Mas não é a única carência essencial. Também falta o pão da política civilizada, que são princípios e valores democráticos.
Um ano e seis meses depois do golpe que afastou Dilma Rousseff, as sucessivas operações de guerra para construir uma ordem econômica e política em desacordo aberto da vontade da maioria da população transformaram a Constituição num farrapo sem valor real, que cada parte procura utilizar de acordo com a própria conveniência, o que pode variar de acordo com o momento e o personagem envolvido.
Assim, o mesmo Senado que em novembro de 2015 submeteu-se ao STF e manteve o senador Delcídio do Amaral na prisão, sem nenhuma base que justificasse medida tão drástica, na noite de ontem assegurou os 44 votos que permitiram o retorno de Aécio Neves às suas funções.
Por um lado foi a recusa ao absolutismo judicial.
De outro, foi um escárnio.
Pode-se medir a gravidade da crise de um país quando não há alternativas aceitáveis para se resolver as questões que importam. Compreende-se, por isso, o voto do Partido dos Trabalhadores, ontem. Os senadores votaram em bloco mas foi um voto estilhaçado do ponto de vista político.
Embora o confronto com o Judiciário seja a prioridade absoluta no período – a começar pela defesa da candidatura Lula –, quando a presunção da inocência será uma questão em todos os debates, o partido não podia deixar de votar contra Aécio, o execrável rosto visível do golpe.

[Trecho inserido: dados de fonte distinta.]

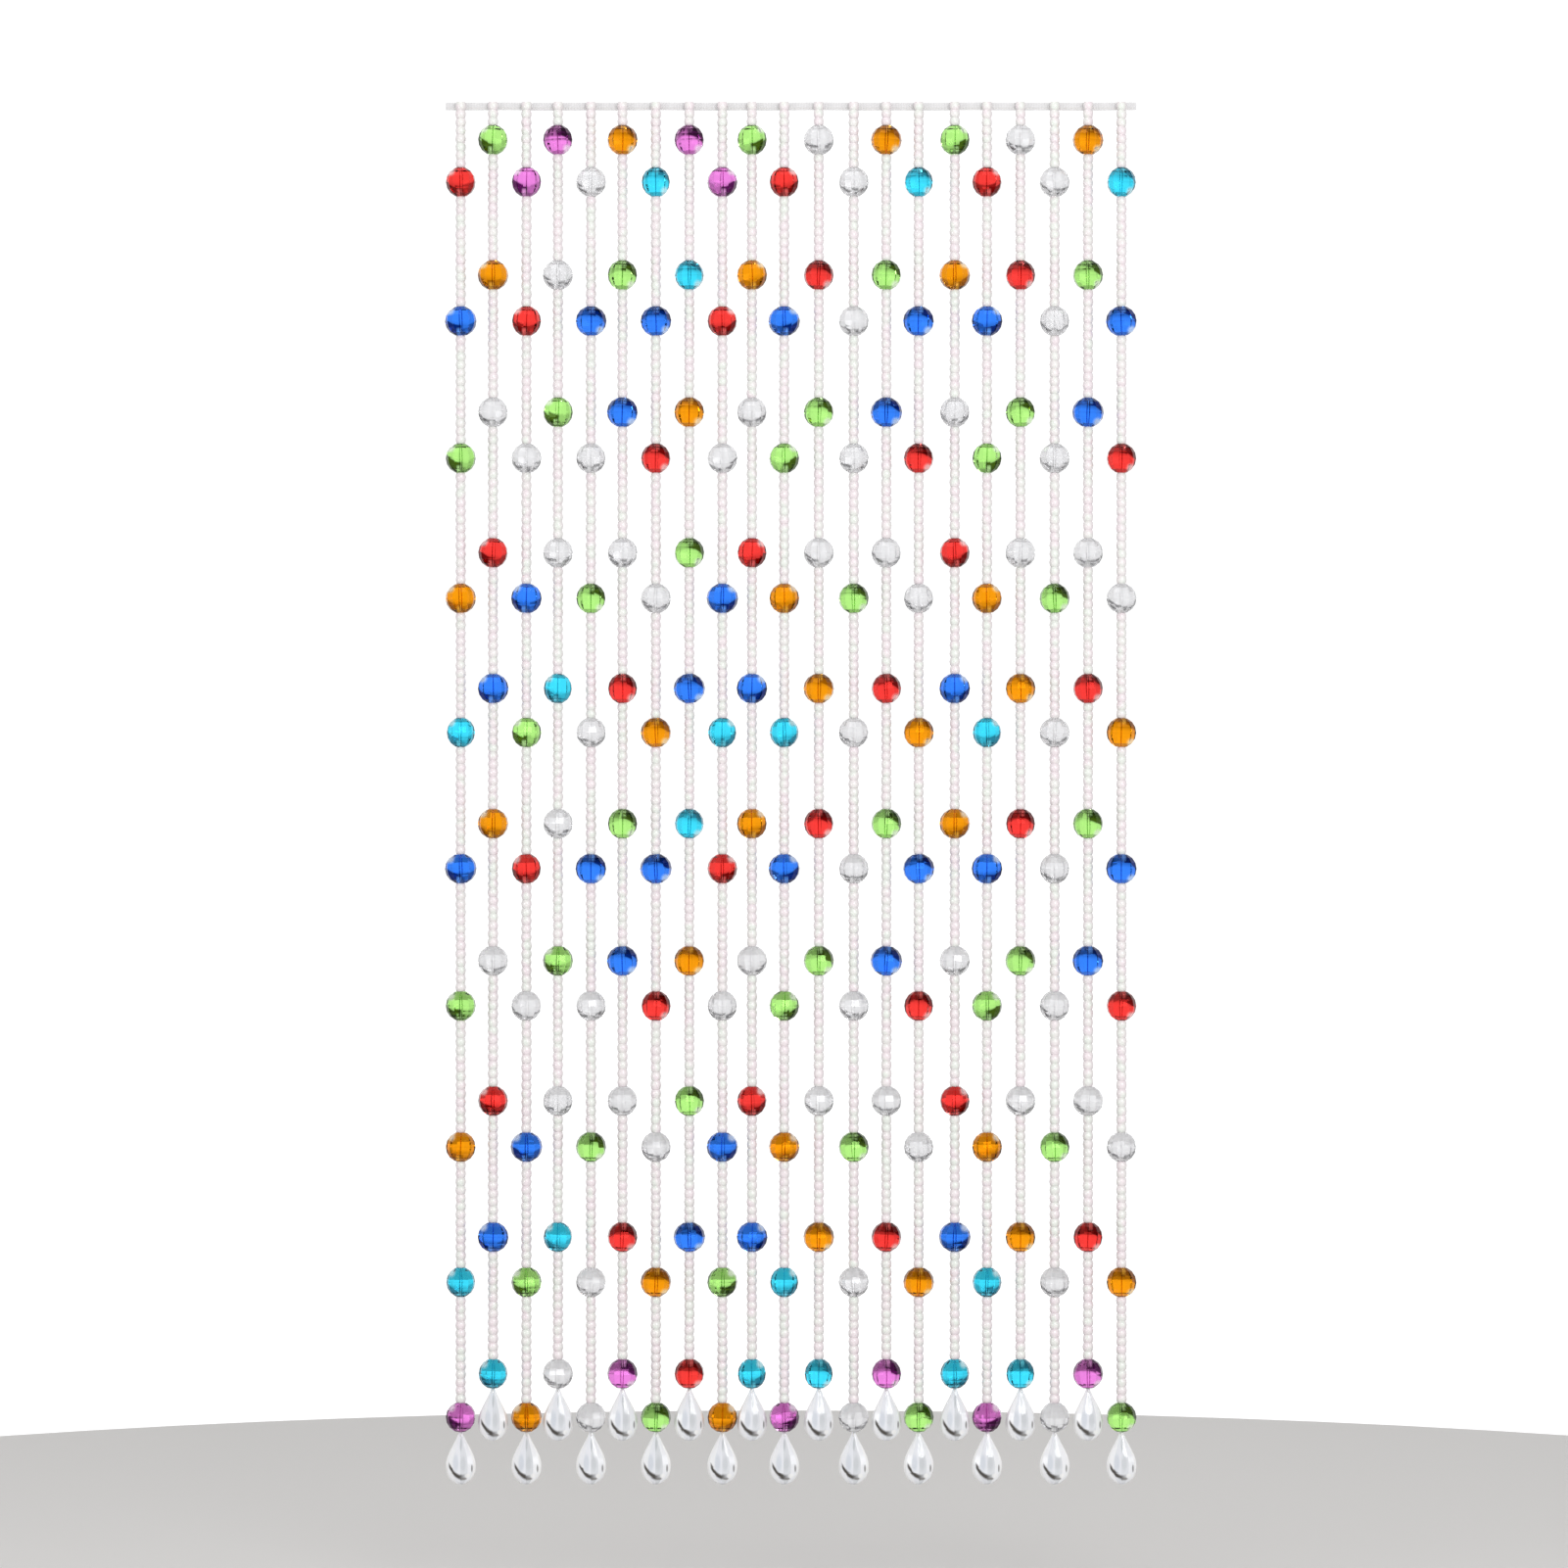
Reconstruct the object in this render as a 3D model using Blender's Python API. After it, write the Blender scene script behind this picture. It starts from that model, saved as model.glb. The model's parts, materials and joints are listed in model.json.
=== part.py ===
# Bead curtain: a narrow heading tape with strands of beads hanging from it, each ending in a teardrop.
# Metres. The strands hang along -Z, the width runs along X and the front faces -Y.
# The origin is the middle of the heading tape's top edge.
import math
from collections import namedtuple

import bmesh
import bpy

# Heading tape
TAPE_LENGTH = 0.900
TAPE_HEIGHT = 0.010
TAPE_THICKNESS = 0.003

# Strands
STRAND_COUNT = 21
STRAND_PITCH = 0.043
STRING_WIDTH = 0.0132  # mean width of the row of small beads
STRING_TOP = -0.0008  # just under the tape's top edge
STRING_INTO_TAPE = 0.0008  # how deep the back of a strand is sunk into the tape's front

# Large beads
BEAD_DIAMETER = 0.040
BEAD_REPEAT = 0.1786
LONG_FIRST_BEAD = 0.1045  # centre of the first large bead below the top edge
SHORT_FIRST_BEAD = 0.0497
BEAD_FLAT = 0.94  # height of a bead's flat drilled end, as a share of its radius
BEAD_SIDES = 6

# Teardrop pendants
DROP_LENGTH = 0.068
DROP_WIDTH = 0.039
DROP_THICKNESS = 0.021
DROP_SIDES = 8
SEAT_GAP = 0.0003  # between a pendant and the bead that it hangs under

# Finishes: base colour, roughness
PEARL_COLOUR = (0.90, 0.88, 0.86)
PEARL_ROUGHNESS = 0.25
CLEAR_COLOUR = (0.90, 0.93, 0.94)
CLEAR_ROUGHNESS = 0.05

MM = 0.001

# How far each strand hangs from its even place, in mm along X, from left to right
STRAND_SHIFTS_MM = (
    0.0, -1.0, -0.5, -2.5, -2.5, -4.5, -4.0,
    -3.5, -3.5, -8.0, -9.0, -7.0, -4.5, -5.0,
    -6.0, -2.0, -3.0, -2.5, -1.0, -0.5, 0.0,
)

# How far each row of large beads has slipped down from its even place, in mm
Row = namedtuple("Row", "long_slip short_slip")
ROWS = (
    Row(0.0, 0.0),
    Row(2.4, -2.7),
    Row(2.3, -2.8),
    Row(6.0, 1.5),
    Row(2.0, -0.5),
    Row(0.6, -3.2),
    Row(0.5, -3.3),
    Row(5.5, 0.4),
    Row(2.8, -1.1),
    Row(0.1, -1.8),
)

# A large bead between its flat ends, from the top down: shares of its radius
BeadRing = namedtuple("BeadRing", "up out")
BEAD_RINGS = (
    BeadRing(0.70, 0.72),
    BeadRing(0.0, 1.0),
    BeadRing(-0.70, 0.72),
)

# A pendant from its tip down: share of its length, and share of its half width there
DropRing = namedtuple("DropRing", "down wide")
DROP_RINGS = (
    DropRing(0.0, 0.12),
    DropRing(0.18, 0.38),
    DropRing(0.40, 0.76),
    DropRing(0.62, 1.0),
    DropRing(0.80, 0.86),
    DropRing(0.93, 0.52),
    DropRing(1.0, 0.14),
)


def clear_scene():
    for thing in list(bpy.data.objects):
        bpy.data.objects.remove(thing, do_unlink=True)


def make_material(name, colour, roughness):
    material = bpy.data.materials.new(name)
    material.use_nodes = True
    shader = material.node_tree.nodes["Principled BSDF"]
    shader.inputs["Base Color"].default_value = (*colour, 1.0)
    shader.inputs["Roughness"].default_value = roughness
    shader.inputs["Metallic"].default_value = 0.0
    return material


def make_object(name, mesh, material):
    thing = bpy.data.objects.new(name, mesh)
    bpy.context.scene.collection.objects.link(thing)
    mesh.materials.append(material)
    return thing


def square_ring(width):
    """Corners of a square across a strand, anticlockwise from above."""
    half = width / 2
    return [(half, half), (-half, half), (-half, -half), (half, -half)]


def round_ring(radius_x, radius_y, sides):
    """Corners of a ring across a bead or a pendant, anticlockwise from above, the first one at +X."""
    angles = [2 * math.pi * side / sides for side in range(sides)]
    return [(radius_x * math.cos(angle), radius_y * math.sin(angle)) for angle in angles]


def add_ring(bm, outline, centre, height):
    x, y = centre
    return [bm.verts.new((x + across, y + deep, height)) for across, deep in outline]


def side_middle(ring, side):
    """Where the middle of a ring's side lies, in turns; a square's first corner is at an eighth of a turn."""
    first_corner = 1 / 8 if len(ring) == 4 else 0.0
    return first_corner + (side + 0.5) / len(ring)


def stitch(bm, upper, lower):
    """Joins two rings, one above the other, with faces that point outwards."""
    if len(upper) == len(lower):
        for side, corner in enumerate(upper):
            after = (side + 1) % len(upper)
            bm.faces.new((lower[side], lower[after], upper[after], corner))
        return
    above = below = 0
    while above < len(upper) or below < len(lower):
        corner = upper[above % len(upper)]
        foot = lower[below % len(lower)]
        if side_middle(lower, below) < side_middle(upper, above):
            below += 1
            bm.faces.new((corner, foot, lower[below % len(lower)]))
        else:
            above += 1
            bm.faces.new((corner, foot, upper[above % len(upper)]))


def close_ends(bm, top, bottom):
    bm.faces.new(top)
    bm.faces.new(tuple(reversed(bottom)))


def is_long(strand):
    """The first strand is a long one, and long and short ones take turns."""
    return strand % 2 == 0


def strand_x(strand):
    even = (strand - (STRAND_COUNT - 1) / 2) * STRAND_PITCH
    return even + STRAND_SHIFTS_MM[strand] * MM


def strand_y():
    """The strands hang in front of the tape, with their backs sunk a little into it."""
    return -TAPE_THICKNESS / 2 - STRING_WIDTH / 2 + STRING_INTO_TAPE


def bead_heights(strand):
    """Heights of the centres of a strand's large beads, from the top down."""
    if is_long(strand):
        first = LONG_FIRST_BEAD
        slips = [row.long_slip for row in ROWS]
    else:
        first = SHORT_FIRST_BEAD
        slips = [row.short_slip for row in ROWS]
    return [-(first + row * BEAD_REPEAT + slip * MM) for row, slip in enumerate(slips)]


def add_bead(bm, centre, height, above):
    """Carries a strand on from the ring above through one large bead, and returns its last ring."""
    radius = BEAD_DIAMETER / 2
    string = square_ring(STRING_WIDTH)
    ring = add_ring(bm, string, centre, height + BEAD_FLAT * radius)
    stitch(bm, above, ring)
    for share in BEAD_RINGS:
        outline = round_ring(share.out * radius, share.out * radius, BEAD_SIDES)
        after = add_ring(bm, outline, centre, height + share.up * radius)
        stitch(bm, ring, after)
        ring = after
    last = add_ring(bm, string, centre, height - BEAD_FLAT * radius)
    stitch(bm, ring, last)
    return last


def add_strand(bm, strand):
    centre = (strand_x(strand), strand_y())
    top = add_ring(bm, square_ring(STRING_WIDTH), centre, STRING_TOP)
    ring = top
    for height in bead_heights(strand):
        ring = add_bead(bm, centre, height, ring)
    close_ends(bm, top, ring)


def make_strands(material):
    bm = bmesh.new()
    for strand in range(STRAND_COUNT):
        add_strand(bm, strand)
    mesh = bpy.data.meshes.new("curtain_strands")
    bm.to_mesh(mesh)
    bm.free()
    return make_object("curtain_strands", mesh, material)


def make_tape():
    """The tape as a shape that is only joined to the strands."""
    bm = bmesh.new()
    bmesh.ops.create_cube(bm, size=1.0)
    bmesh.ops.scale(bm, vec=(TAPE_LENGTH, TAPE_THICKNESS, TAPE_HEIGHT), verts=bm.verts)
    bmesh.ops.translate(bm, vec=(0, 0, -TAPE_HEIGHT / 2), verts=bm.verts)
    mesh = bpy.data.meshes.new("heading_tape_guide")
    bm.to_mesh(mesh)
    bm.free()
    tape = bpy.data.objects.new("heading_tape_guide", mesh)
    bpy.context.scene.collection.objects.link(tape)
    tape.hide_render = True
    tape.display_type = "WIRE"
    return tape


def join_to(thing, other):
    join = thing.modifiers.new("heading_tape", "BOOLEAN")
    join.operation = "UNION"
    join.solver = "EXACT"
    join.object = other


def make_drop(strand, material):
    """A flattened teardrop whose tip is under the strand's last large bead."""
    name = f"drop_{strand + 1:02d}"
    centre = (strand_x(strand), strand_y())
    tip = bead_heights(strand)[-1] - BEAD_FLAT * BEAD_DIAMETER / 2 - SEAT_GAP
    bm = bmesh.new()
    rings = []
    for share in DROP_RINGS:
        outline = round_ring(share.wide * DROP_WIDTH / 2, share.wide * DROP_THICKNESS / 2, DROP_SIDES)
        rings.append(add_ring(bm, outline, centre, tip - share.down * DROP_LENGTH))
    for upper, lower in zip(rings, rings[1:]):
        stitch(bm, upper, lower)
    close_ends(bm, rings[0], rings[-1])
    mesh = bpy.data.meshes.new(name)
    bm.to_mesh(mesh)
    bm.free()
    return make_object(name, mesh, material)


def main():
    clear_scene()
    pearl = make_material("pearl_white_plastic", PEARL_COLOUR, PEARL_ROUGHNESS)
    strands = make_strands(pearl)
    join_to(strands, make_tape())
    for strand in range(STRAND_COUNT):
        clear = make_material(f"clear_acrylic_{strand + 1:02d}", CLEAR_COLOUR, CLEAR_ROUGHNESS)
        make_drop(strand, clear)


main()
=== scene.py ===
import json
import math
import random

import bmesh
import bpy
from mathutils import Matrix, Vector

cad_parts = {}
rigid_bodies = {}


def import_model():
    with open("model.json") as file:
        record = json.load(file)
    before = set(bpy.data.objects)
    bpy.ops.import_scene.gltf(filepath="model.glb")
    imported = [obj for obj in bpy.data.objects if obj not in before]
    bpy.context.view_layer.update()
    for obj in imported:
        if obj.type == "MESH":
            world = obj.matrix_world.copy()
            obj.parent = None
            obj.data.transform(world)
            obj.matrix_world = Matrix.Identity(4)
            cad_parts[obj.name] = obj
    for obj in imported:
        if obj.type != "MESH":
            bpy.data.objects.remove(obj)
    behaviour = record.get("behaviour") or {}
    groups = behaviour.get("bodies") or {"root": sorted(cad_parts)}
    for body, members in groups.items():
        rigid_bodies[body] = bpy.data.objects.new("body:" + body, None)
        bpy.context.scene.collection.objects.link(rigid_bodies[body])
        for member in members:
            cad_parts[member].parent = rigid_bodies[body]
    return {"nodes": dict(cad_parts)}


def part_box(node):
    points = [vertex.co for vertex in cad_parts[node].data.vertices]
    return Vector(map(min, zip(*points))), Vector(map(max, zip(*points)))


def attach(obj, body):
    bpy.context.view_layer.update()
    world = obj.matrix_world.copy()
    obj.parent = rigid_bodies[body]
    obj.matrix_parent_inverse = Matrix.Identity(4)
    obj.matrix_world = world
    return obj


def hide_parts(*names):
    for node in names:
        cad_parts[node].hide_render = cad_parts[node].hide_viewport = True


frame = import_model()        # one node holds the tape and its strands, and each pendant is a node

for thing in list(bpy.data.objects):        # what Blender's start-up file holds
    if thing.name in ("Cube", "Light", "Camera"):
        bpy.data.objects.remove(thing)

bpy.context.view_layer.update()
random.seed(21)
mm = 0.001


# Small helpers

# Adds a shader node, sets its properties and socket values, and links sockets to it.
def addNode(tree, kind, settings=None, links=None):
    node = tree.nodes.new(kind)
    for key, value in (settings or {}).items():
        if isinstance(key, str) and hasattr(node, key):
            setattr(node, key, value)
        else:
            node.inputs[key].default_value = value
    for key, source in (links or {}).items():
        tree.links.new(source, node.inputs[key])
    return node


# A linear colour from an sRGB hex value.
def hexColour(text):
    parts = [int(text[i:i + 2], 16) / 255 for i in (1, 3, 5)]
    return tuple(p / 12.92 if p <= 0.04045 else ((p + 0.055) / 1.055) ** 2.4 for p in parts) + (1.0,)


def newMaterial(name):
    material = bpy.data.materials.new(name)
    material.use_nodes = True
    tree = material.node_tree
    return material, tree, tree.nodes["Principled BSDF"]


def deselectAll():
    for thing in bpy.context.selected_objects:
        thing.select_set(False)


def pickOnly(thing):
    deselectAll()
    thing.select_set(True)
    bpy.context.view_layer.objects.active = thing


# Names the primitive that was just added and opens it in edit mode.
def startPiece(name):
    thing = bpy.context.active_object
    thing.name = name
    thing.data.name = name
    bpy.ops.object.mode_set(mode="EDIT")
    return thing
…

A partir da queda de Dilma, sem crime de responsabilidade, desastre realimentado por um rolo compressor de medidas anti-nacionais e anti-sociais que vieram a seguir, entramos no ambiente do salve-se quem puder.
O vale-tudo é sempre um risco para os mais fracos.
Ninguém deixará de recordar que, dias depois da aparição inaceitável do vulto de uma intervenção militar, em linha direta com o ideário de 64, ganhou corpo em outros círculos a visão de uma intervenção militar supostamente de esquerda, nacionalista – numa reencarnação do imaginário “esquema militar” de Jango que iria proteger o país contra uma conspiração civil-militar de verdade, em curso nos quartéis e gabinetes de empresários.
A noção de que os fins justificam os meios é uma tese complicada do ponto de vista histórico e já pregou muitas peças na maioria de seus defensores.
Isso porque não é uma opção ao alcance de todos, mas apenas de quem dispõe dos meios para alcançar os fins desejados e é capaz de entrar numa luta com outros códigos, sem garantia de tratamento civilizado aos sobreviventes.
Aos demais, cabe a opção de respeitar os caminhos da democracia e a articulação de forças capazes de dar voz e poder as maiorias, pois esta é sua chance única. O risco é estimular atitudes e reações que, cedo ou tarde, se voltarão contra eles próprios.